Figure 3. Pathways by which self and foreign nucleic acid sensors promote autoimmunity

It is postulated that self-nucleic acids in microparticles released from dying cells or in neutrophil extracellular traps (NETs) gain access to acidified endolysosomal compartments of pDCs, DCs, and antigen-specific B cells. TLR engagement and production of inflammatory cytokines causes upregulation of MHC and costimulatory molecules in these cells, antigen presentation, and engagement of autoreactive T cells. Complexes of autoantibodies (IgG, IgE) with nucleic acid-associated molecules are taken up through the FcR and amplify and sustain the inflammatory response. In certain instances, microbial nucleic acids alone or in conjunction with self-nucleic acids released from damaged tissues may constitute the initial trigger.

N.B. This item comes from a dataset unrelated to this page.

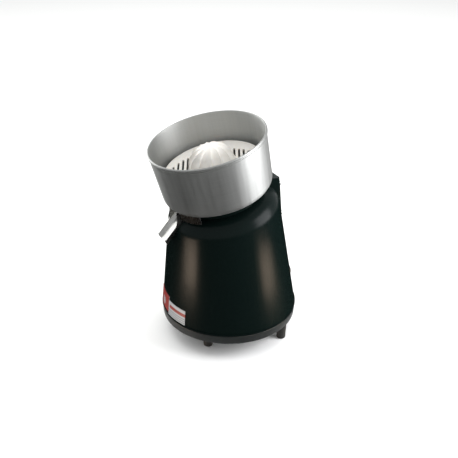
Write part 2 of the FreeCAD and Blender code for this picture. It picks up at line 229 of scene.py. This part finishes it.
# Cast aluminium, tumbled and polished: mid grey, with faint pits and fine scratches
castLook = {"color": "#b3b3b0", "shade": "#8f8f8b", "roughness": 0.27, "pit": 1.6, "scratch": 0.6}


def castAluminium(name, look):
    material, tree, shader = startMaterial(name, look["color"], look["roughness"], 1.0)
    place = addNode(tree, "TexCoord")
    pits = addNode(tree, "TexNoise", {"Scale": perMetre(look["pit"]), "Detail": 4.0},
                   {"Vector": place.outputs["Object"]})
    clouds = addNode(tree, "TexNoise", {"Scale": perMetre(9.0), "Detail": 2.0},
                     {"Vector": place.outputs["Object"]})
    scratchCoords = addNode(tree, "Mapping", {"Scale": (1, 0.05, 0.05), "Rotation": (0.5, 0.2, 0.1)},
                            {"Vector": place.outputs["Object"]})
    scratches = addNode(tree, "TexNoise", {"Scale": perMetre(look["scratch"]), "Detail": 2.0},
                        {"Vector": scratchCoords.outputs["Vector"]})
    color = addNode(tree, "MixRGB", {"Color1": hexToLinear(look["shade"]),
                                     "Color2": hexToLinear(look["color"])},
                    {"Fac": clouds.outputs["Fac"]})
    tree.links.new(color.outputs["Color"], shader.inputs["Base Color"])
    gloss = addNode(tree, "MapRange", {"From Min": 0.3, "From Max": 0.7,
                                       "To Min": look["roughness"] - 0.04,
                                       "To Max": look["roughness"] + 0.05},
                    {"Value": scratches.outputs["Fac"]})
    tree.links.new(gloss.outputs["Result"], shader.inputs["Roughness"])
    height = addNode(tree, "Math", {"operation": "MULTIPLY_ADD", 1: 0.5},
                     {0: scratches.outputs["Fac"], 2: pits.outputs["Fac"]})
    bump = addNode(tree, "Bump", {"Strength": 0.12, "Distance": 0.00004},
                   {"Height": height.outputs["Value"]})
    tree.links.new(bump.outputs["Normal"], shader.inputs["Normal"])
    return material


# Gloss enamel sprayed on the body: near black with a green cast, a faint orange peel
paintLook = {"color": "#060e0d", "light": "#0a1513", "roughness": 0.26, "peel": 2.2, "fleck": 0.7,
             "specular": 0.085}


def glossEnamel(name, look):
    material, tree, shader = startMaterial(name, look["color"], look["roughness"])
    shader.inputs["Specular IOR Level"].default_value = look["specular"]
    place = addNode(tree, "TexCoord")
    peel = addNode(tree, "TexNoise", {"Scale": perMetre(look["peel"]), "Detail": 1.0},
                   {"Vector": place.outputs["Object"]})
    flecks = addNode(tree, "TexNoise", {"Scale": perMetre(look["fleck"]), "Detail": 2.0},
                     {"Vector": place.outputs["Object"]})
    color = addNode(tree, "MixRGB", {"Color1": hexToLinear(look["color"]),
                                     "Color2": hexToLinear(look["light"])},
                    {"Fac": flecks.outputs["Fac"]})
    tree.links.new(color.outputs["Color"], shader.inputs["Base Color"])
    gloss = addNode(tree, "MapRange", {"From Min": 0.2, "From Max": 0.8,
                                       "To Min": look["roughness"] - 0.04,
                                       "To Max": look["roughness"] + 0.04},
                    {"Value": flecks.outputs["Fac"]})
    tree.links.new(gloss.outputs["Result"], shader.inputs["Roughness"])
    bump = addNode(tree, "Bump", {"Strength": 0.2, "Distance": 0.00006},
                   {"Height": peel.outputs["Fac"]})
    tree.links.new(bump.outputs["Normal"], shader.inputs["Normal"])
    return material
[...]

Figure 4. The multiple pathways to autoimmunity

We posit that autoimmunity may result from disturbances in multiple processes acting singly or in combination. Tissue damage under sterile conditions or due to infections may lead to availability of nucleic acids and other damage- or pathogen-associated molecular patterns (DAMPs, PAMPs), presentation of self-antigens to non-tolerant lymphocytes, and induction of inflammatory responses. Microbiota dysbiosis may result in displacement of beneficial commensals, reductions of several anti-inflammatory factors (short chain fatty acids, SCFA; Aryl hydrocarbon receptor ligands, AHR-L; polysaccharide A, PSA), expansion of adherent bacteria (e.g. segmented filamentous bacteria, SFB in mice), damage of the mucosal/epithelial barrier, and translocation of bacteria and inflammatory products to mesenteric lymph nodes. These effects lead to engagement of TLRs and other innate sensors, production of inflammatory cytokines, reduction in T_reg cells (T_R), expansion of T_H17 and other effector cells, and production of autoantibodies, resulting in organ-specific or systemic autoimmune diseases. Additional autoimmunity-contributing factors may include abnormalities in non-coding regulatory RNAs, gender-associated hormonal effects, and incomplete X chromosome inactivation. These processes require a predisposing genetic background for the pathogenic phenotype to be expressed.